申請から許可までは、通常、書類提出後から1〜2週間程度が目安です。ただし、改装工事が必要な場合は、設計・工事期間が別途必要となります。また、現地検査で指摘を受けた場合、再検査になるため、さらに時間がかかることもあります。そのため、事業開始の予定がある場合は、余裕をもって半年前から保健所への相談を始めることが推奨されます。
自宅での販売に関する注意点
菓子製造業許可を取得できたとしても、それだけで自由に販売できるわけではありません。食品を販売する事業者として、別の法律に基づく規制や、販売場所ごとのルールを守る必要があります。
ネット販売の場合の許可
ネットショップやSNSで菓子を販売する場合、製造許可とは別に、消費者保護の観点から満たすべき複数の法的義務が発生します。
特定商取引法への対応
- 氏名または名称: 事業者個人の氏名、または法人の名称。
- 住所・電話番号: 連絡が取れる住所と電話番号。
- 販売価格・送料: 商品価格と、別途かかる送料や手数料。
- 代金の支払い時期・方法: 代金の支払い方法(クレジットカード、振込など)と、その期限。

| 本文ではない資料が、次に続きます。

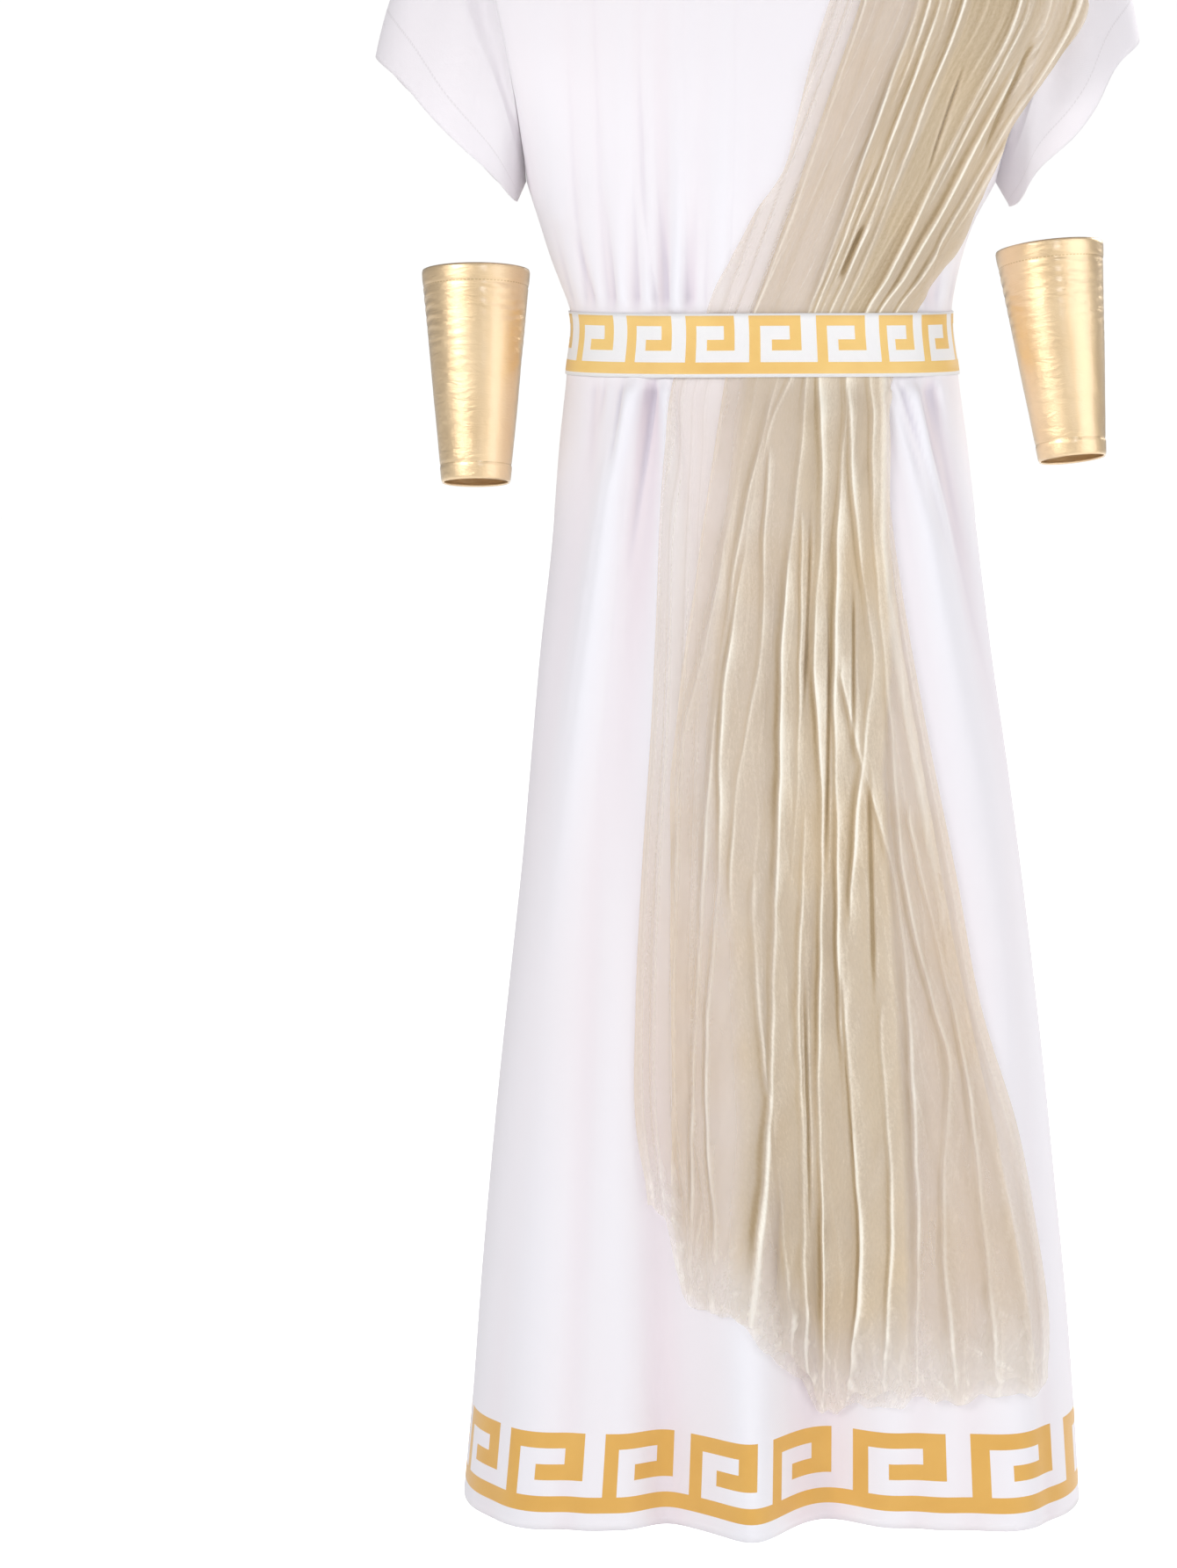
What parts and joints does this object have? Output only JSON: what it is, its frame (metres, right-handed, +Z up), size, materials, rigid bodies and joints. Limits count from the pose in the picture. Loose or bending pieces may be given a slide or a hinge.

- 商品の引渡時期: 注文を受けてから発送までの期間。
- 返品・交換に関する特約: 返品・交換の条件(例:食品のため原則不可とする場合、その旨を明記)。
ネット通販(特定商取引法における通信販売)を行う事業者は、消費者に対する透明性の確保を目的として、以下の情報をウェブサイトや販売ページ上の見やすい場所に正確に記載する必要があります。
食品表示法への対応
- 名称: 例:「焼き菓子」「クッキー」など。
- 原材料名: 使用したすべての原材料を、添加物と分けて重量順に記載。
- 内容量: 個数またはグラム数。
- 賞味期限(または消費期限): 適切な保存方法で品質が保たれる期限。
- 保存方法: 例:「直射日光を避け、冷暗所で保存」など。
- 製造者または販売者の名称および所在地: 責任の所在を明確にするための情報(許可を受けた製造所の情報であることが必須)。
- アレルゲン情報: 義務付けられた特定原材料(卵、乳、小麦、落花生、えび、かに、くるみ)を含む、アレルギーを引き起こす可能性のある物質の表示。
食品を販売する事業者は、消費者に安全で正確な情報を提供するため、販売する商品に食品表示法に従ったラベルを貼付する義務があります。このラベルに記載すべき主な項目は以下の通りです。
イベント出店の場合の許可
マルシェやフリーマーケットなどのイベントで販売する場合も、許可に関する追加の注意が必要です。
マルシェやフリーマーケットで販売するお菓子は、必ず菓子製造業許可を取得した施設で製造されたもののみが対象です。会場で生のクリームを塗る、餡を詰める、再加熱や盛り付けを行うといった簡易な加工を超える行為を行う場合、その会場の設備や行為に応じて、別途「飲食店営業許可」など、別の許可が必要になることがあります。イベント主催者や出店地の保健所に、販売形態を事前に相談することが必須です。
まとめ
自宅でお菓子を販売するためには、消費者の安全を守るための大原則として「菓子製造業許可」が欠かせません。一般的な家庭のキッチンをそのまま使うことは難しく、多くの場合、大規模な改装が必要になります。
しかし、初期投資を抑えたい場合は、シェアキッチンを利用する、あるいは製造を専門業者に委託するといった多様な選択肢も存在します。
正しい手順で許可を取得し、食品衛生法や食品表示法などの法律を守って販売することが、長く信頼されるお菓子ブランドを築く第一歩です。「安心して食べてもらえる手作りお菓子」を届けるために、まずは自宅の所在地を管轄する保健所への相談から始めてみましょう。